Exercise: Reproduce only this span: the line containing "frame -= make_end_bar_recess(window_half_y", the line containing "imported = [obj", and every line between them, all exactly as given.

━━━━━ Data

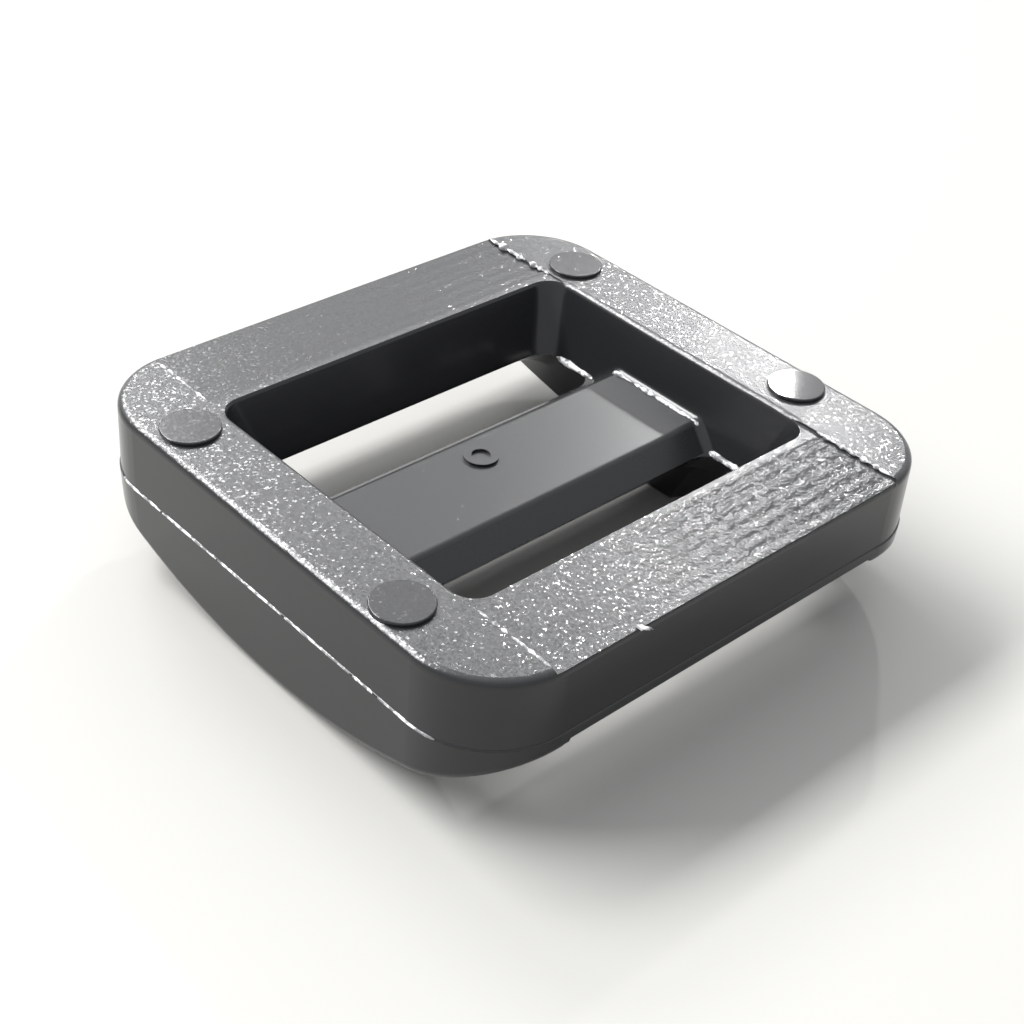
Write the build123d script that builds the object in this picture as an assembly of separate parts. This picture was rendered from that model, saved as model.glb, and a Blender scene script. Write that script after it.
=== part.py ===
from build123d import *
import math
import os

# A moulded strap slider (tri-glide) for 20 mm webbing, lying back face up on its arched front.
# X runs across the strap, Y along it, Z up. The origin is on the surface, under the middle of the part.
# Depths are measured down from the flat back face, which is the top here.

# Outline
overall_width = 32.0
overall_length = 31.2
corner_radius = 4.8
rail_width = 4.3
end_bar_width = 5.8

# Thicknesses and depths
rail_thickness = 8.9
parting_depth = 3.9
end_bar_edge_height = 0.66
rail_end_drop = 0.14
parting_step = 0.06
back_wall_lean = 0.5
front_wall_lean = 2.0

# Roundings
back_edge_radius = 0.4
front_edge_radius = 0.5
window_edge_radius = 0.35
channel_edge_radius = 0.35
end_bar_edge_radius = 0.3
bar_root_radius = 0.5

# Opening, whose walls lean in to an edge at the parting line
rail_lean_in = 1.3
end_bar_lean_in = 1.3
window_corner_radius = 1.3
mouth_corner_radius = 1.7
mouth_lean = 20.0
cheek_lean = 5.0

# Channel between the rails on the front, whose floor carries the end bars and the centre bar
floor_depth = 5.5
end_bar_front_set_back = 1.55

# Centre bar
centre_bar_width = 8.8
centre_bar_recess = 2.8
centre_bar_shoulder = 1.35
shoulder_radius = 0.6
rib_count = 5
rib_pitch = 1.3
rib_width = 0.75
rib_crest_width = 0.2
rib_height = 0.28

# Relief on the back
end_bar_back_recess = 0.15
lip_width = 0.8
lip_height = 0.08
pin_diameter = 3.1
pin_height = 0.2
pin_edge_radius = 0.08
pin_inset_far_left = 2.2
pin_inset_near_left = 1.9
pin_inset_near_right = 1.95
pin_inset_far_right = 2.45
pin_from_end_far_left = 6.8
pin_from_end_near_left = 7.6
pin_from_end_near_right = 8.9
pin_from_end_far_right = 5.8
ring_outer_diameter = 1.9
ring_inner_diameter = 1.0
ring_height = 0.15
ring_offset_x = -1.0
ring_offset_y = 1.4

# Allowances for the modelling itself
embed = 0.5
below = -1.0
beyond = 2.0
tolerance = 0.02
wall_share = 0.8


def arch_radius_for(half_chord, rise):
    """The radius of an arch that rises by so much at both ends of a chord."""
    return (half_chord**2 + rise**2) / (2 * rise)


# Worked out from the sizes above
half_width = overall_width / 2
half_length = overall_length / 2
parting_height = rail_thickness - parting_depth
window_half_x = half_width - rail_width
window_half_y = half_length - end_bar_width
edge_half_x = window_half_x - rail_lean_in
edge_half_y = window_half_y - end_bar_lean_in
centre_bar_half = centre_bar_width / 2
bar_top = rail_thickness - centre_bar_recess
floor_height = rail_thickness - floor_depth
slot_gap = edge_half_y - centre_bar_half
mouth_spread = math.tan(math.radians(mouth_lean))
cheek_spread = math.tan(math.radians(cheek_lean))

# The rails' underside and the bars' fronts are two arches, both set by where they end below the parting line
end_bar_edge_z = parting_height - end_bar_edge_height
arch_radius = arch_radius_for(half_length, end_bar_edge_z - rail_end_drop)
floor_arch_radius = arch_radius_for(half_length, end_bar_edge_z - floor_height)

# Each rounding is at most as large as the wall it is on lets it be
arch_end_turn = math.pi / 2 - math.asin(half_length / arch_radius)
end_wall_height = end_bar_edge_height + rail_end_drop
front_radius = min(front_edge_radius, wall_share * end_wall_height / math.tan(arch_end_turn / 2))
end_bar_radius = min(end_bar_edge_radius, wall_share * end_bar_edge_height)
slot_corner_radius = min(window_corner_radius, wall_share * slot_gap / 2)

# The corners turn beside the channel, so that its walls run out on the straight part of the end faces
channel_end_half = edge_half_x + mouth_spread * end_wall_height + channel_edge_radius
plan_radius = min(corner_radius, half_width - channel_end_half)


def rounded_plate(length_x, length_y, radius, height, centre_y=0.0):
    """One horizontal rounded rectangle at a height, as a face to loft between."""
    return (Pos(0, centre_y, height) * RectangleRounded(length_x, length_y, radius)).face()


def ruled(lower, upper):
    """The straight-sided solid between two outlines."""
    return loft([lower, upper], ruled=True)


def prism_along_x(points, length):
    """A bar along X with the given section in (y, z)."""
    section = Polyline(*[(0, y, z) for y, z in points], close=True)
    return extrude(make_face(section), length / 2, dir=(1, 0, 0), both=True)


def prism_along_y(points, y_low, y_high):
    """A bar along Y with the given section in (x, z)."""
    section = Polyline(*[(x, y_low, z) for x, z in points], close=True)
    return extrude(make_face(section), y_high - y_low, dir=(0, 1, 0))


def make_blank():
    """The outer form: a drafted block with a parting step, arched underneath, its edges rounded."""
    back_inset = 2 * parting_depth * math.tan(math.radians(back_wall_lean))
    front_inset = 2 * parting_height * math.tan(math.radians(front_wall_lean))
    step_width = overall_width - 2 * parting_step
    step_length = overall_length - 2 * parting_step
    step_radius = plan_radius - parting_step
    back_half = ruled(
        rounded_plate(step_width, step_length, step_radius, parting_height),
        rounded_plate(step_width - back_inset, step_length - back_inset, step_radius, rail_thickness),
    )
    front_half = ruled(
        rounded_plate(overall_width - front_inset, overall_length - front_inset, plan_radius, 0),
        rounded_plate(overall_width, overall_length, plan_radius, parting_height),
    )
    arch = Pos(0, 0, arch_radius) * Rot(0, 90, 0) * Cylinder(arch_radius, overall_width + beyond)
    front_half = front_half & arch
    front_half = fillet(front_half.faces().sort_by(Axis.Z)[0].edges(), front_radius)
    back_half = fillet(back_half.faces().sort_by(Axis.Z)[-1].edges(), back_edge_radius)
    return front_half + back_half


def make_pocket():
    """The window cut from the back, down to the sharp edges at the parting line."""
    return ruled(
        rounded_plate(2 * edge_half_x, 2 * edge_half_y, window_corner_radius, parting_height),
        rounded_plate(2 * window_half_x, 2 * window_half_y, window_corner_radius, rail_thickness),
    )


def make_bar_back():
    """What the pocket leaves standing: the back half of the centre bar, with round shoulders."""
    flat_half = centre_bar_half - centre_bar_shoulder
    bar = prism_along_x(
        [
            (-centre_bar_half, parting_height),
            (-flat_half, bar_top),
            (flat_half, bar_top),
            (centre_bar_half, parting_height),
        ],
        overall_width,
    )
    shoulders = [e for e in bar.edges().filter_by(Axis.X) if e.center().Z > bar_top - tolerance]
    return fillet(shoulders, shoulder_radius)


def make_mouth():
    """The front half of one slot, as two flaring stages from the parting line to below the rails."""
    floor_drop = parting_height - floor_height
    bar_front_half = centre_bar_half - centre_bar_shoulder
    outer_front = edge_half_y + end_bar_front_set_back * floor_drop / (floor_drop - floor_rise(edge_half_y))
    upper_x = edge_half_x + mouth_spread * floor_drop
    lower_drop = floor_height - below
    lower_x = upper_x + mouth_spread * lower_drop
    lower_inner = bar_front_half - mouth_spread * lower_drop
    lower_outer = outer_front + mouth_spread * lower_drop
    edge_plate = slot_plate(edge_half_x, centre_bar_half, edge_half_y, slot_corner_radius, parting_height)
    floor_plate = slot_plate(upper_x, bar_front_half, outer_front, mouth_corner_radius, floor_height)
    open_plate = slot_plate(lower_x, lower_inner, lower_outer, mouth_corner_radius, below)
    return ruled(floor_plate, edge_plate) + ruled(open_plate, floor_plate)


def slot_plate(half_x, y_inner, y_outer, radius, height):
    """The rounded outline of one slot at a height."""
    return rounded_plate(2 * half_x, y_outer - y_inner, radius, height, (y_inner + y_outer) / 2)


def floor_rise(y):
    """How far the arched channel floor has risen at a distance from the middle."""
    return floor_arch_radius - math.sqrt(floor_arch_radius**2 - y**2)


def make_channel():
    """The space between the rails under the bars: its roof is the arched floor of the bars' fronts."""
    wide = channel_prism(edge_half_y, half_length + beyond)
    narrow_top = edge_half_x + cheek_spread * (parting_height - floor_height)
    narrow = prism_along_y(
        [
            (-narrow_top, floor_height),
            (narrow_top, floor_height),
            (narrow_top + cheek_spread * (floor_height - below), below),
            (-narrow_top - cheek_spread * (floor_height - below), below),
        ],
        -centre_bar_half,
        centre_bar_half,
    )
    centre_z = floor_height + floor_arch_radius
    roof = Pos(0, 0, centre_z) * Rot(0, 90, 0) * Cylinder(floor_arch_radius, overall_width + 2 * beyond)
    return (wide + mirror(wide, Plane.XZ)) - roof + narrow


def make_ribs():
    """The grip ribs under the centre bar."""
    length = 2 * edge_half_x + 2 * cheek_spread * (parting_height - floor_height)
    root_half = rib_width / 2
    crest_half = rib_crest_width / 2
    ribs = []
    for index in range(rib_count):
        y = (index - (rib_count - 1) / 2) * rib_pitch
        root = floor_height + floor_rise(y) + rib_height / 2
        tip = floor_height - rib_height
        rib = [(y - root_half, root), (y + root_half, root), (y + crest_half, tip), (y - crest_half, tip)]
        ribs.append(prism_along_x(rib, length))
    return ribs


def make_end_bar_recess(y_inner, floor_z):
    """What is taken off the back of one end bar, from a distance outward, down to a height."""
    half_x = window_half_x
    top_z = rail_thickness + beyond
    return prism_along_y(
        [(-half_x, floor_z), (half_x, floor_z), (half_x, top_z), (-half_x, top_z)],
        y_inner,
        half_length + beyond,
    )


def make_relief():
    """The ejector-pin discs on the rails and the plain ring on the centre bar."""
    centres = [
        (-half_width + pin_inset_far_left, half_length - pin_from_end_far_left),
        (-half_width + pin_inset_near_left, -half_length + pin_from_end_near_left),
        (half_width - pin_inset_near_right, -half_length + pin_from_end_near_right),
        (half_width - pin_inset_far_right, half_length - pin_from_end_far_right),
    ]
    pieces = []
    for x, y in centres:
        disc = standing_disc(pin_diameter, x, y, rail_thickness - embed, pin_height + embed)
        pieces.append(fillet(disc.edges().sort_by(Axis.Z)[-1], pin_edge_radius))
    x, y = ring_offset_x, ring_offset_y
    ring = standing_disc(ring_outer_diameter, x, y, bar_top - embed, ring_height + embed)
    ring -= standing_disc(ring_inner_diameter, x, y, bar_top, beyond)
    return pieces + [ring]


def standing_disc(diameter, x, y, foot, height):
    """An upright disc with its foot at a height."""
    return Pos(x, y, foot) * Cylinder(diameter / 2, height, align=(Align.CENTER, Align.CENTER, Align.MIN))


def make_window_cutter():
    """The pocket less the bar, its roots rounded where the bar meets the rails."""
    cutter = make_pocket() - make_bar_back()
    roots = [
        e
        for e in cutter.edges()
        if abs(e.center().X) > edge_half_x - tolerance
        and abs(e.center().Y) < centre_bar_half
        and e.center().Z < bar_top + tolerance
    ]
    return fillet(roots, bar_root_radius)


def window_rim(frame):
    """The edges around the window, on the back face."""
    return [
        e
        for e in frame.edges()
        if abs(e.center().Z - rail_thickness) < tolerance
        and abs(e.center().X) < window_half_x + tolerance
        and abs(e.center().Y) < window_half_y + tolerance
    ]


def make_end_bar_rounding():
    """What is taken off under one end bar's outer face to round its edge, within the channel's width."""
    foot = end_bar_edge_z - embed
    corner_y = half_length - end_bar_radius
    corner_z = end_bar_edge_z + end_bar_radius
    outer_y = half_length + beyond
    block = prism_along_x(
        [(corner_y, foot), (outer_y, foot), (outer_y, corner_z), (corner_y, corner_z)],
        overall_width,
    )
    rounding = Pos(0, corner_y, corner_z) * Rot(0, 90, 0) * Cylinder(end_bar_radius, overall_width)
    return (block - rounding) & channel_prism(corner_y - embed, outer_y)


def channel_prism(y_low, y_high):
    """The channel's width between its leaning walls, from the parting line to below the rails."""
    half_x = edge_half_x
    foot_x = half_x + mouth_spread * (parting_height - below)
    return prism_along_y(
        [(-half_x, parting_height), (half_x, parting_height), (foot_x, below), (-foot_x, below)],
        y_low,
        y_high,
    )


def channel_rim(frame):
    """The edges where the channel and the slots open through the rails' arched undersides."""
    edges = []
    for e in frame.edges():
        middle = e.position_at(0.5)
        from_arch = math.hypot(middle.Y, middle.Z - arch_radius) - arch_radius
        if abs(from_arch) < tolerance and abs(middle.X) < window_half_x + mouth_corner_radius:
            edges.append(e)
    return edges


def make_slider_frame():
    """The whole moulding."""
    mouth = make_mouth()
    frame = make_blank() - make_window_cutter()
    frame = fillet(window_rim(frame), window_edge_radius)
    frame -= mouth + mirror(mouth, Plane.XZ) + make_channel()
    frame = fillet(channel_rim(frame), channel_edge_radius)
    rounding = make_end_bar_rounding()
    frame -= rounding
    frame -= mirror(rounding, Plane.XZ)
    # The far end bar keeps a low lip beside the window, the near one has none
    recess_z = rail_thickness - end_bar_back_recess
    frame -= make_end_bar_recess(window_half_y + lip_width, recess_z)
    frame -= make_end_bar_recess(edge_half_y, recess_z + lip_height)
    frame -= mirror(make_end_bar_recess(edge_half_y, recess_z), Plane.XZ)
    for piece in make_ribs() + make_relief():
        frame += piece
    return frame


os.makedirs("parts", exist_ok=True)
slider_frame = make_slider_frame()
print("volume", round(slider_frame.volume), "solids", len(slider_frame.solids()))
export_step(slider_frame, "parts/slider_frame.step")
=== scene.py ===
"""Looks for a moulded strap slider: one black acetal moulding with a spark-eroded back.

Laid out as an add-on and run as a script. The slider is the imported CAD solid. This file gives it its
surface, models what the mould leaves behind, and sets a small studio round it. Everything is in metres.
"""

import math

import bmesh
import bpy
from bpy.props import FloatProperty, FloatVectorProperty, IntProperty, PointerProperty
from mathutils import Matrix, Vector, noise


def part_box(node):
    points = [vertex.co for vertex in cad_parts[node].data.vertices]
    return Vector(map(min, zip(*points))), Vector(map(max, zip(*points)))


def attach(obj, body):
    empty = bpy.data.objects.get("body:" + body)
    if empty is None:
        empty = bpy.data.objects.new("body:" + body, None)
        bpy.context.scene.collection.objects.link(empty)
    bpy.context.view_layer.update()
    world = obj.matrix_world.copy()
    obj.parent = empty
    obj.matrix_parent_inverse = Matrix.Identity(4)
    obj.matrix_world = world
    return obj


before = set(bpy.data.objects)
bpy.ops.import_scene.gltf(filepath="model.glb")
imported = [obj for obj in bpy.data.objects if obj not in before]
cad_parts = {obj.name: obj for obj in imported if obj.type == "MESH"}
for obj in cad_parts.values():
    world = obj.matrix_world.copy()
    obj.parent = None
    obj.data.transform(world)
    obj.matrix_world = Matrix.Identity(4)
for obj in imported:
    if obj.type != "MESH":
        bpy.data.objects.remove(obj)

bl_info = {
    "name": "Strap slider looks",
    "version": (1, 0, 0),
    "blender": (4, 5, 0),
    "location": "View3D > Sidebar > Slider",
    "description": "Surface, mould marks and studio for a moulded strap slider",
    "category": "Object",
}

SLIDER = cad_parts["slider_frame"]
LOW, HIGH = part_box("slider_frame")
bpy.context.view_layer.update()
MM = 0.001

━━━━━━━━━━

The result:
    frame -= make_end_bar_recess(window_half_y + lip_width, recess_z)
    frame -= make_end_bar_recess(edge_half_y, recess_z + lip_height)
    frame -= mirror(make_end_bar_recess(edge_half_y, recess_z), Plane.XZ)
    for piece in make_ribs() + make_relief():
        frame += piece
    return frame


os.makedirs("parts", exist_ok=True)
slider_frame = make_slider_frame()
print("volume", round(slider_frame.volume), "solids", len(slider_frame.solids()))
export_step(slider_frame, "parts/slider_frame.step")
=== scene.py ===
"""Looks for a moulded strap slider: one black acetal moulding with a spark-eroded back.

Laid out as an add-on and run as a script. The slider is the imported CAD solid. This file gives it its
surface, models what the mould leaves behind, and sets a small studio round it. Everything is in metres.
"""

import math

import bmesh
import bpy
from bpy.props import FloatProperty, FloatVectorProperty, IntProperty, PointerProperty
from mathutils import Matrix, Vector, noise


def part_box(node):
    points = [vertex.co for vertex in cad_parts[node].data.vertices]
    return Vector(map(min, zip(*points))), Vector(map(max, zip(*points)))


def attach(obj, body):
    empty = bpy.data.objects.get("body:" + body)
    if empty is None:
        empty = bpy.data.objects.new("body:" + body, None)
        bpy.context.scene.collection.objects.link(empty)
    bpy.context.view_layer.update()
    world = obj.matrix_world.copy()
    obj.parent = empty
    obj.matrix_parent_inverse = Matrix.Identity(4)
    obj.matrix_world = world
    return obj


before = set(bpy.data.objects)
bpy.ops.import_scene.gltf(filepath="model.glb")
imported = [obj for obj in bpy.data.objects if obj not in before]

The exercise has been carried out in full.